## Task brief:
Begin at the first line below and copy each line exactly, ending with the line where "return along(rear_axis_top, rear_dir, s)" appears.

## Material provided:
++++
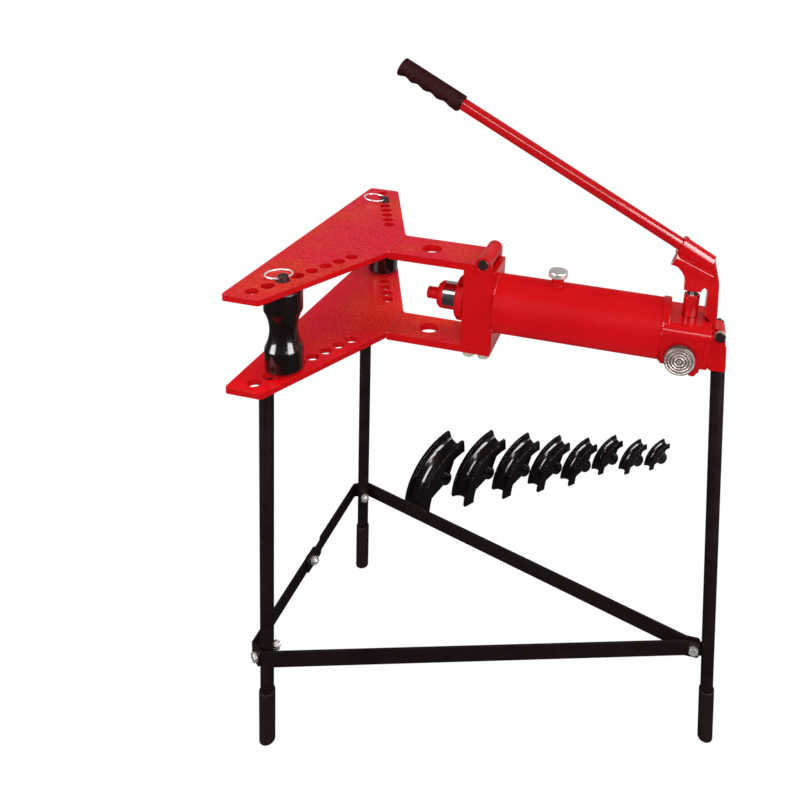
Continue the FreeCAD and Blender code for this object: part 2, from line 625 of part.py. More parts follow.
# Rear bracket: plate on the pump body, two ears for the pivot and the socket of the rear leg
rear_axis_top = (rear_leg_top[0], 0, rear_leg_top[1])
rear_axis_foot = (rear_leg_foot[0], 0, rear_leg_foot[1])
rear_dir = unit(rear_axis_top, rear_axis_foot)


def on_rear_leg(z):
    s = (z - rear_leg_top[1]) / rear_dir.z
    return along(rear_axis_top, rear_dir, s)


plate_x = body_end_x + seat_gap
plate_end_x = plate_x + plate_thickness
plate_half = body_half_width - 0.6
bracket = block(plate_x, plate_end_x, -plate_half, plate_half, body_bottom_z + 0.6, body_top_z - 0.6)
bracket = rounded_edges(bracket, body_round - 0.6, runs_along_x)
bracket = bracket.cut(block(body_end_x - 5, body_end_x + 15, -ear_inner, ear_inner, 0, body_top_z + 26))
ear_foot_z = bracket_bottom_z + 4.5
ear_base_z = body_bottom_z + 1.0
ear = [(plate_x, body_bottom_z + 3), (plate_x, pivot_z + 14), (pivot_x - 9.5, pivot_z + 7), (pivot_x, pivot_z)]
ear += [(pivot_x + 9.3, pivot_z - 2), (pivot_x + 13.2, pivot_z - 32), (pivot_x + 15, ear_base_z)]
ear += [(pivot_x + 14.6, ear_foot_z), (pivot_x - 10, ear_foot_z)]
for y0, y1 in ((-ear_outer, -ear_inner), (ear_inner, ear_outer)):
    bracket = bracket.fuse(side_plate(ear, y0, y1))
    bracket = bracket.fuse(rod(pivot_radius + 3.4, (pivot_x, y0, pivot_z), (pivot_x, y1, pivot_z)))
bridge_top_z = pivot_z - 20
bridge = [(plate_x, body_bottom_z + 3), (plate_x, bridge_top_z), (pivot_x + 11.9, bridge_top_z)]
bridge += [(pivot_x + 15, ear_base_z), (pivot_x + 14.6, ear_foot_z), (pivot_x - 10, ear_foot_z)]
bracket = bracket.fuse(side_plate(bridge, -ear_inner - 1, ear_inner + 1))
boss = rod(bracket_radius, on_rear_leg(bracket_bottom_z + 40), on_rear_leg(bracket_bottom_z))
spigot_ends = (on_rear_leg(bracket_bottom_z + 2), on_rear_leg(bracket_bottom_z - spigot_length))
bracket = bracket.fuse(boss.fuse(rod(spigot_radius, *spigot_ends)))
bolt_ends = ((pivot_x, -ear_outer - 10, pivot_z), (pivot_x, ear_outer + 10, pivot_z))
bracket = bracket.cut(rod(pivot_radius + seat_gap, *bolt_ends))
for y, z in bracket_bolt_places:
    bracket = bracket.cut(rod(4.4, (body_end_x - 5, y, z), (plate_end_x + 5, y, z)))
save("rear_bracket", bracket.removeSplitter())
screws = []
for y, z in bracket_bolt_places:
    shank = rod(4.0, (body_end_x - 18, y, z), (plate_end_x, y, z))
    screws.append(shank.fuse(hexagon(13, (plate_end_x, y, z), (plate_end_x + 5.3, y, z))))
save("bracket_bolts", Part.makeCompound(screws))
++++
## Reply to the exercise:
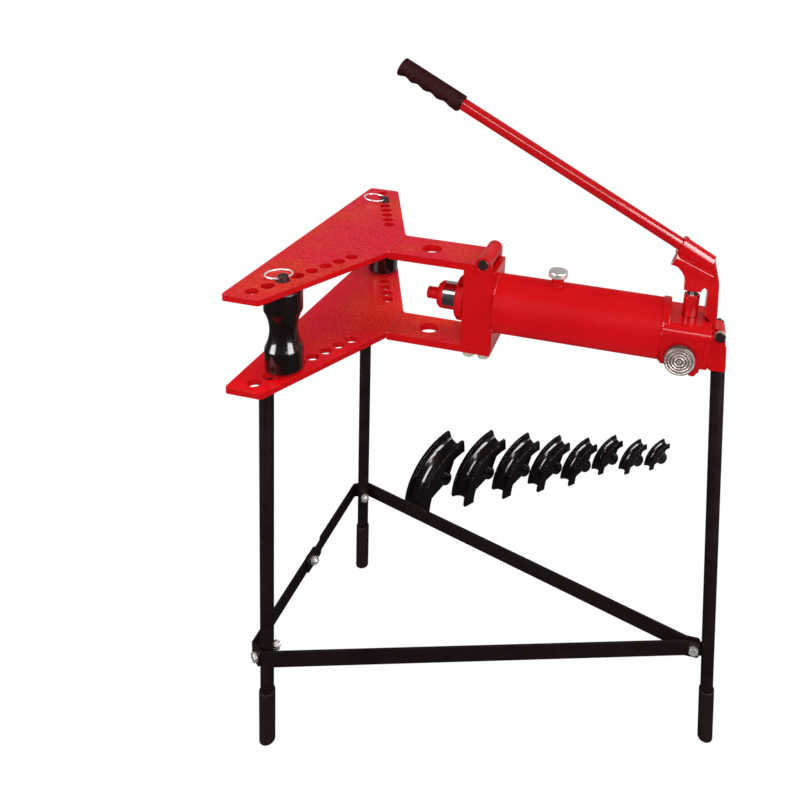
Continue the FreeCAD and Blender code for this object: part 2, from line 625 of part.py. More parts follow.
# Rear bracket: plate on the pump body, two ears for the pivot and the socket of the rear leg
rear_axis_top = (rear_leg_top[0], 0, rear_leg_top[1])
rear_axis_foot = (rear_leg_foot[0], 0, rear_leg_foot[1])
rear_dir = unit(rear_axis_top, rear_axis_foot)


def on_rear_leg(z):
    s = (z - rear_leg_top[1]) / rear_dir.z
    return along(rear_axis_top, rear_dir, s)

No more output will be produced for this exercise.